Owan: clear bonito flavor soup with shrimp and whitefish cake. Very comforting yet foreign all at once. Such a delicate broth and a light yet hearty cake.


Chef’s selection of sashimi: the freshest sashimi I have ever tasted! FYI, everything on this plate was edible, and I totally cleared my plate. Not everyone can say they have eaten a purple orchid, and I wanted to make sure that I could be in that elite group. 🙂


Yakimono: Grilled miso-marinated black cod with lime. I sound like a broken record, but honestly, this cod was to die for! It literally melted like butter and the miso flavor was slightly sweet and not overpoweringly salty. (Because no one wants miso overkill).


Mushimono: tofu and vegetables wrapped in Freshwater eel. I have never been one to be deterred by the appearance of food. Essentially I will try almost anything, and in this case, it was absolutely worth the risk. Word to the wise: even if food looks unfamiliar or scary, try it! This dish was incredible in texture and flavor.


Shokuji: Chef’s selection of sushi. Perhaps my favorite course, because SALMON!! Best sushi ever! (And I have had a boatload). I love actually being able to taste the fish in it’s freshest, purest form. There is something to be said about sushi that encapsulates the saltiness of the ocean, the sweetness of the fish, and the clean flavor notes that only come through with the absolute freshest fish, straight out of the water. NO off-putting fishiness, or need for the all-too-familiar sushi sauces at all. 

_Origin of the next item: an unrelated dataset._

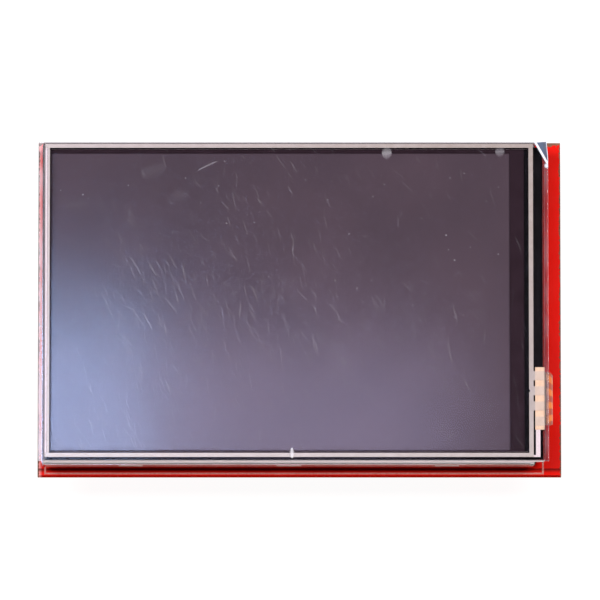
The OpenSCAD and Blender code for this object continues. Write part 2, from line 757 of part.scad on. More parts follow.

Kanmi: sweet red bean soup with homemade mochi balls. Who doesn’t love mochi and red bean?! Easily the best mochi I have ever enjoyed. It was so soft and chewy, with just the right amount of sweetness. The Japanese have mastered the art of making desserts that  balance sweetness with more earthy flavors, which I love.

Yoichi’s of Santa Barbara is not to be missed. It is one of my favorite culinary experiences ever, and I loved getting the chance to indulge in the authentic, traditional foods and flavors of another culture. Trying another culture’s food is a great way to connect with others and become more understanding of another’s preferences and background. Plus, it never hurts to take a chance and be brave! Challenge yourself to experience something that is unfamiliar! Let me know: what is the craziest food you have ever tried, and what did you think of it? Don’t ever stop growing and learning!



4 thoughts on “Yoichi’s: Santa Barbara’s Most Authentic Japanese Dining Experience

  1. I know, that you know, that Santa Claus brings capers, olives, the stinkiest, most expensive imported french cheese known to man, to all the good little girls…and when that good little girl wanted a Polly Pocket play set, she had to eat the jumbo shrimp head, eyeballs and tentacles included, to get that playset…. your passion and food adventure is glorious!…and yes Virginia, Santa still brings black/white truffles and foie gras to those grown up good girls too 😉

  2. Your writing is brilliant! It makes everything sound delish! I look forward to my next trip to SB.